Id. at 592. Cf. Harley v. State, 534 A.2d 255 (Del. 1987). In Harley, this Court determined that the description of the weapon used in a crime is an essential element upon which the grand jury determined the charge of assault with a deadly weapon.
(12) The description of the bag does not materially affect the paraphernalia charge, as it does not alter the crime charged nor the penalty attached. Whether the bag was clear plastic or brown paper would not affect the grand jury's determination on a paraphernalia charge. The description is arguably a clerical error or mistake in form and its correction caused little or no harm to Norwood. We find that the Superior Court did not abuse its discretion.
See Coffield, 794 A.2d at 591 (finding a mere mistake in form, resulting in no substantial harm or prejudice to the defendant, should not be permitted to defeat the administration of justice).
(13) Norwood next claims the State did not prove that he knowingly maintained a dwelling for keeping controlled substances, entitling him to acquittal on two counts. This Court reviews de novo a denial of a motion for judgment of acquittal. In determining a motion for judgment of acquittal, the Superior Court must consider the evidence and all legitimate inferences in the light most favorable to the State and inquire as to whether any rational trier of fact could have found that guilt was established. The Court will not distinguish between direct and circumstantial evidence.
Cline v. State, 720 A.2d 891, 892 (Del. 1998).
Skinner v. State, 575 A.2d 1108, 1121 (Del. 1990).
Cline, 720 A.2d at 892.
(14) Officer Zolper testified that he followed Norwood and saw him pull into the driveway of a residence on two occasions after he sold drugs to Cook. Detective Cook testified that Norwood was able to meet her within a few minutes of her call, suggesting that he lived at a location near the drug transactions. A reasonable jury could have made the logical inference that Norwood was maintaining the residence from which he seemed to be coming and going based on the officers' testimonies. We find that the Superior Court did not err by denying Norwood's motion for judgment of acquittal.
(15) Finally, Norwood claims that the Superior Court erred by failing to enforce a plea bargain that he claims to have entered into with the State and relied upon to his detriment. This Court reviews the Superior Court's refusal to enforce a plea bargain for abuse of discretion. The State may withdraw a plea bargain agreement at any time prior to the actual entry of a guilty plea by the defendant or other action by him constituting detrimental reliance upon the agreement.

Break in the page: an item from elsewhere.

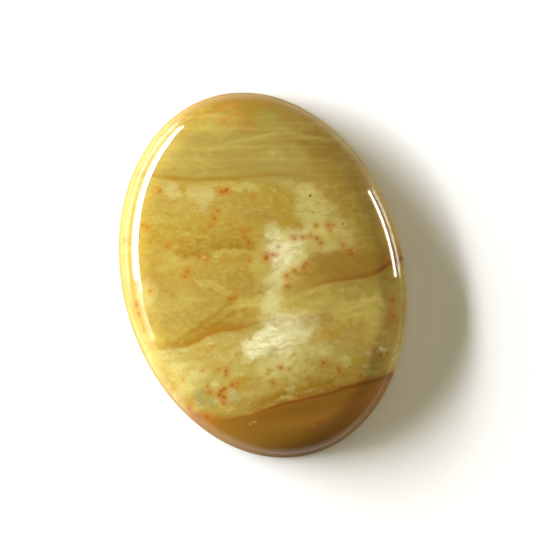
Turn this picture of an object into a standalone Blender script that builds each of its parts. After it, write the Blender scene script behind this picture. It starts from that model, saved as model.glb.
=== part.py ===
"""Picture jasper cabochon: one oval stone with a flat back, a tapered side wall, a rounded
shoulder and a low polished dome.

Metres, +Z up. The long axis runs along Y, and the origin is the middle of the flat back.
"""

import math
from collections import namedtuple

import bmesh
import bpy

# Driving sizes of the cut stone
LENGTH = 0.0400
WIDTH = 0.0303
THICKNESS = 0.0060
BACK_CHAMFER = 0.0004
WALL_HEIGHT = 0.0014
WALL_TAPER = math.radians(9)
EDGE_RADIUS = 0.0024
EDGE_END_TILT = math.radians(47)
SHOULDER_RADIUS = 0.0052
SHOULDER_END_TILT = math.radians(14)

# The hand-cut top sits this far to +X of the back
TOP_SHIFT = 0.00018

# How finely the solid is faceted
SEGMENTS = 96
EDGE_RINGS = 5
SHOULDER_RINGS = 6
DOME_RINGS = 10
SHARP_ANGLE = math.radians(30)

# Finish
STONE_NAME = "cabochon"
STONE_COLOUR = (0.46, 0.33, 0.10, 1.0)
STONE_ROUGHNESS = 0.12

Oval = namedtuple("Oval", "half_width half_length shift height")


def clear_scene():
    """Removes every object that the file opens with."""
    for obj in list(bpy.data.objects):
        bpy.data.objects.remove(obj, do_unlink=True)


def drawn_in(oval, inset, rise, shift=0.0):
    """Another oval, smaller by the same distance all the way round, higher, and moved along X."""
    return Oval(
        oval.half_width - inset, oval.half_length - inset, oval.shift + shift, oval.height + rise
    )


def arc_ovals(start, radius, start_tilt, end_tilt, rings):
    """Rings of a round arc that leads up and in from one oval, from one slope to another."""
    ovals = []
    for step in range(1, rings + 1):
        tilt = start_tilt + (end_tilt - start_tilt) * step / rings
        inset = radius * (math.sin(start_tilt) - math.sin(tilt))
        rise = radius * (math.cos(tilt) - math.cos(start_tilt))
        ovals.append(drawn_in(start, inset, rise))
    return ovals


def dome_ovals(edge):
    """Rings of the dome, which rises as a shallow parabola from its edge to the crown."""
    full_rise = THICKNESS - edge.height
    ovals = []
    for step in range(1, DOME_RINGS):
        share = 1 - step / DOME_RINGS
        height = edge.height + full_rise * (1 - share**2)
        ovals.append(Oval(edge.half_width * share, edge.half_length * share, edge.shift, height))
    return ovals


def side_ovals():
    """Every ring from the girdle, the widest oval, up to the crown."""
    girdle = Oval(WIDTH / 2, LENGTH / 2, 0, BACK_CHAMFER)
    wall_top = drawn_in(girdle, WALL_HEIGHT * math.tan(WALL_TAPER), WALL_HEIGHT, TOP_SHIFT)
    wall_tilt = math.pi / 2 - WALL_TAPER
    edge = arc_ovals(wall_top, EDGE_RADIUS, wall_tilt, EDGE_END_TILT, EDGE_RINGS)
    shoulder = arc_ovals(
        edge[-1], SHOULDER_RADIUS, EDGE_END_TILT, SHOULDER_END_TILT, SHOULDER_RINGS
    )
    return [girdle, wall_top] + edge + shoulder + dome_ovals(shoulder[-1])


def move_ring(bm, verts, start, end):
    """Scales and moves one ring of points from the oval it is on to another."""
    stretch = (end.half_width / start.half_width, end.half_length / start.half_length, 1)
    bmesh.ops.translate(bm, vec=(-start.shift, 0, -start.height), verts=verts)
    bmesh.ops.scale(bm, vec=stretch, verts=verts)
    bmesh.ops.translate(bm, vec=(end.shift, 0, end.height), verts=verts)


def build_stone_mesh():
    """Starts from a short cylinder, draws its top up ring by ring and closes it at the crown."""
    ovals = side_ovals()
    back = drawn_in(ovals[0], BACK_CHAMFER, -BACK_CHAMFER)

    bm = bmesh.new()
    bmesh.ops.create_cone(
        bm, cap_ends=True, segments=SEGMENTS, radius1=1, radius2=1, depth=BACK_CHAMFER
    )
    bmesh.ops.translate(bm, vec=(0, 0, BACK_CHAMFER / 2), verts=bm.verts)
    caps = sorted((f for f in bm.faces if len(f.verts) == SEGMENTS), key=lambda f: f.normal.z)
    move_ring(bm, caps[0].verts[:], Oval(1, 1, 0, 0), back)
    move_ring(bm, caps[1].verts[:], Oval(1, 1, 0, BACK_CHAMFER), ovals[0])

    cap = caps[1]
    for start, end in zip(ovals, ovals[1:]):
        cap = bmesh.ops.extrude_discrete_faces(bm, faces=[cap])["faces"][0]
        move_ring(bm, cap.verts[:], start, end)
    crown = bmesh.ops.poke(bm, faces=[cap])["verts"][0]
    crown.co.z = THICKNESS

    mesh = bpy.data.meshes.new(STONE_NAME)
    bm.to_mesh(mesh)
    bm.free()
    mesh.shade_smooth()
    mesh.set_sharp_from_angle(angle=SHARP_ANGLE)
    return mesh


def polished_jasper():
    """Tan picture jasper with a glassy polish."""
    material = bpy.data.materials.new("polished_picture_jasper")
    material.use_nodes = True
    shader = material.node_tree.nodes["Principled BSDF"]
    shader.inputs["Base Color"].default_value = STONE_COLOUR
    shader.inputs["Roughness"].default_value = STONE_ROUGHNESS
    shader.inputs["Metallic"].default_value = 0.0
    return material


def main():
    clear_scene()
    collection = bpy.data.collections.new("picture_jasper_cabochon")
    bpy.context.scene.collection.children.link(collection)
    stone = bpy.data.objects.new(STONE_NAME, build_stone_mesh())
    stone.data.materials.append(polished_jasper())
    collection.objects.link(stone)


if __name__ == "__main__":
    main()
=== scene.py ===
"""Looks of the picture jasper cabochon: the polished stone on a pale floor in soft studio light.

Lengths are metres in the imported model's frame, unless a name ends in _mm. The marks of the stone are
placed in its bedding frame, in mm: u runs along the beds, to the photograph's right, and v across
them, to the photograph's top.
"""

import logging
import math
from collections.abc import Callable
from dataclasses import dataclass, field
from enum import Enum

import bmesh
import bpy
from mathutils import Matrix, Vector


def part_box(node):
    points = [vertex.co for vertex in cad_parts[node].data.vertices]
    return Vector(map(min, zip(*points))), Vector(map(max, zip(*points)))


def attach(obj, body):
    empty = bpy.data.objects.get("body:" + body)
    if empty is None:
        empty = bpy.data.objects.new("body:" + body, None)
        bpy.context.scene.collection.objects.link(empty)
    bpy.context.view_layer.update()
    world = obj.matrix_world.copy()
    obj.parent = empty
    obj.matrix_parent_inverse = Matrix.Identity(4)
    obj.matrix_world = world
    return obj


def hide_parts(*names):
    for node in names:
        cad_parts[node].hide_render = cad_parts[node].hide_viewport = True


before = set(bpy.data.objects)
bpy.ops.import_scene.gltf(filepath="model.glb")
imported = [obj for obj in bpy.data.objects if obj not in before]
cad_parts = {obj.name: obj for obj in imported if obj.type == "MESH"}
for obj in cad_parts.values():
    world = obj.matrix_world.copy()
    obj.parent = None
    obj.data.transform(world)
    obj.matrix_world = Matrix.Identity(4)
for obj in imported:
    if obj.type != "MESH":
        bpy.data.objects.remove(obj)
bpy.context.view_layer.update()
log = logging.getLogger("cabochon")

# The photograph: its side, its scale at the floor, and how far the stone leans in it
IMAGE_SIDE_PX = 533
PX_PER_METRE = 9270.0
LEAN = math.radians(15.3)

# What a square metre of an area light takes, in watts, for each unit of radiance
WATTS_PER_RADIANCE = 4.0

MM_PER_METRE = 1000.0

# The pattern: how far it spans, how deep a cloud goes, how wide a zone's edge fades, how far the cap
# reaches, and the fine shape of the noise that makes edges ragged
PATTERN_SPAN_MM = 44.0
CLOUD_DEPTH_MM = 3.5
ZONE_EDGE_MM = 1.2
CAP_REACH_MM = 60.0
WAVER_DETAIL = 3.0
WAVER_ROUGHNESS = 0.55

PHOTO_RIGHT = Vector((math.cos(LEAN), -math.sin(LEAN), 0))
PHOTO_UP = Vector((math.sin(LEAN), math.cos(LEAN), 0))


def linear(hex_colour: str) -> tuple[float, float, float, float]:
    """Turns an sRGB hex colour into Blender's linear RGBA.

    Args:
        hex_colour: The colour, as # and six digits.

    Returns:
        Red, green, blue and a full alpha, by the sRGB curve.
    """
    channels = [int(hex_colour[i : i + 2], 16) / 255 for i in (1, 3, 5)]
    turned = [c / 12.92 if c <= 0.04045 else ((c + 0.055) / 1.055) ** 2.4 for c in channels]
    return (turned[0], turned[1], turned[2], 1.0)


def add_node(
    tree: bpy.types.NodeTree,
    kind: str,
    settings: dict[str, str] | None = None,
    **links: bpy.types.NodeSocket | float | tuple[float, ...],
) -> bpy.types.Node:
    """Adds one node with its settings and its inputs.

    Args:
        tree: The node tree that the node goes into.
        kind: The node's type name, without the leading ShaderNode.
        settings: Properties to set on the node itself.
        links: Inputs by position, as in0, in1 and so on. A socket is linked and a value is set.

    Returns:
        The new node.
    """
    node = tree.nodes.new("ShaderNode" + kind)
    for name, value in (settings or {}).items():
        setattr(node, name, value)
    for name, value in links.items():
        socket = node.inputs[int(name[2:])]
        if isinstance(value, bpy.types.NodeSocket):
            tree.links.new(value, socket)
        else:
            socket.default_value = value
    return node


class Tone(Enum):
    """The colours of the stone's beds, clouds, seams and specks."""

    TOP_RIM = "#806320"
    OLIVE_TAN = "#927F3D"
    DULL_TAN = "#8F7C39"
    GOLDEN_TAN = "#978138"
    WARM_TAN = "#9A8033"
    STRAW = "#A8954C"
    STRAW_GREEN = "#A79C50"
    GOLDEN = "#9A802B"
    DEEP_GOLD = "#8A6819"
    GOLD_BROWN = "#85671B"
    BAND_BROWN = "#8E6716"
    SEAM_BROWN = "#8A4F10"
    SEAM_ORANGE = "#9C6414"
    SEAM_RED = "#6A3208"
    HONEY = "#A8842C"
    ORANGE_TAN = "#A67831"
    STROKE_ORANGE = "#A8672A"
    OLIVE = "#837A35"
    PALE_TAN = "#B0A456"
    BUTTER = "#C0AE5A"
    AMBER = "#B88F40"
    CREAM = "#B9AD68"
    CHIP_CREAM = "#AA9D60"
    PALE_CREAM = "#CAC388"
    CHALK = "#E0DEB2"
    GREY_CREAM = "#B0AA7C"
    GREY_GREEN = "#877F4A"
    CAP_CARAMEL = "#865D19"
    CAP_LIGHT = "#966324"
    CAP_DARK = "#664009"
    RUST = "#8A480E"
    RUST_HALO = "#A56A1C"
    PIT = "#4A2E14"
    WALL_STAIN = "#7C5E1C"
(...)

Cf. Shields v. State, 374 A.2d 816 (Del. 1977).
Id. at 820.
(16) We find that the Superior Court did not abuse its discretion. Norwood did not enter a guilty plea. Instead, he chose to go forward with a suppression hearing and trial. Further, Norwood has failed to demonstrate that he relied to his detriment on the offer of a plea bargain. Although he attempted to comply with the bargain he was unsuccessful thus failing to keep his part of the agreement.
NOW, THEREFORE, IT IS ORDERED that the judgment of the Superior Court is AFFIRMED.